### Exercise description
Only the lines from the start up to and including the line containing "CRUMBS_FROM = 0.88" should be repeated, word for word.
⁂
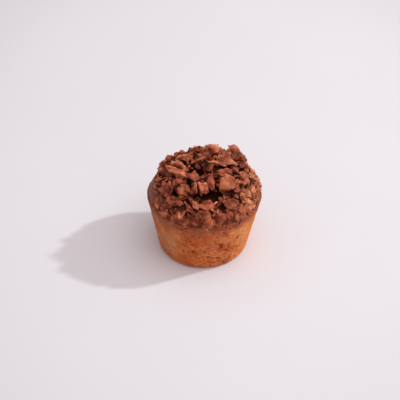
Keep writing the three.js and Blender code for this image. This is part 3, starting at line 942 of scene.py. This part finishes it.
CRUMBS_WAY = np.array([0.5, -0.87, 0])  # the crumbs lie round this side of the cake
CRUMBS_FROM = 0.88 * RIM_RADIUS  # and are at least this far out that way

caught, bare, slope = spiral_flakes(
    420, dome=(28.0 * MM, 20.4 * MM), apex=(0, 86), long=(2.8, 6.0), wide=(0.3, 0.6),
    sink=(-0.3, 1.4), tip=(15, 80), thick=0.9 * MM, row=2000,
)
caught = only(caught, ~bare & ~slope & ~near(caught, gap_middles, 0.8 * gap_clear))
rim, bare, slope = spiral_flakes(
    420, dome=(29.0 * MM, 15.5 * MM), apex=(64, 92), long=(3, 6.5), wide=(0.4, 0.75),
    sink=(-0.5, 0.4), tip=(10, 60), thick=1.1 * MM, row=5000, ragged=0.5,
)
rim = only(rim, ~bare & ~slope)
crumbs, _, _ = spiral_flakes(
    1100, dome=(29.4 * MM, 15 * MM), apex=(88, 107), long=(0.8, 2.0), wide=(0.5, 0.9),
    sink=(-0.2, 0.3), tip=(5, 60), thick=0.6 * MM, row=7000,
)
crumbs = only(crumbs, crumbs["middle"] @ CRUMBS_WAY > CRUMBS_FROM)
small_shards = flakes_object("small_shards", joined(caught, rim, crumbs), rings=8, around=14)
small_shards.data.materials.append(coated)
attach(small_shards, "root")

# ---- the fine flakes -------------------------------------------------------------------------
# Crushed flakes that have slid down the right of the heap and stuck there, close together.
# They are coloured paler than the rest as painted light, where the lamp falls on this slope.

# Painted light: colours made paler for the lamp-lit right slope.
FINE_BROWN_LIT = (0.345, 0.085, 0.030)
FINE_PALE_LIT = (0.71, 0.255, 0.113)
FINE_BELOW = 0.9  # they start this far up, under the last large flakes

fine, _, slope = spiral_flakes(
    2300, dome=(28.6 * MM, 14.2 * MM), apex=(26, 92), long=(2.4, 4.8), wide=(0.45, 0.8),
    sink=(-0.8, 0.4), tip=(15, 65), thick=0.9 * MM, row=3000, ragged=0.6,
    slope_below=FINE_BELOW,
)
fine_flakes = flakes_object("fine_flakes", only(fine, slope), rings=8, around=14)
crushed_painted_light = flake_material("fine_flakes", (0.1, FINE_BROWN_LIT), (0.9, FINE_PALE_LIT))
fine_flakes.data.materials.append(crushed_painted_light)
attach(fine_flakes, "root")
⁂
### Expected answer
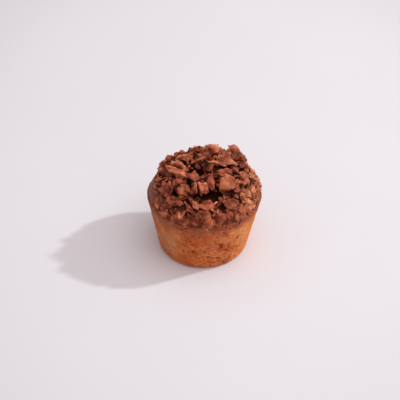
Keep writing the three.js and Blender code for this image. This is part 3, starting at line 942 of scene.py. This part finishes it.
CRUMBS_WAY = np.array([0.5, -0.87, 0])  # the crumbs lie round this side of the cake
CRUMBS_FROM = 0.88 * RIM_RADIUS  # and are at least this far out that way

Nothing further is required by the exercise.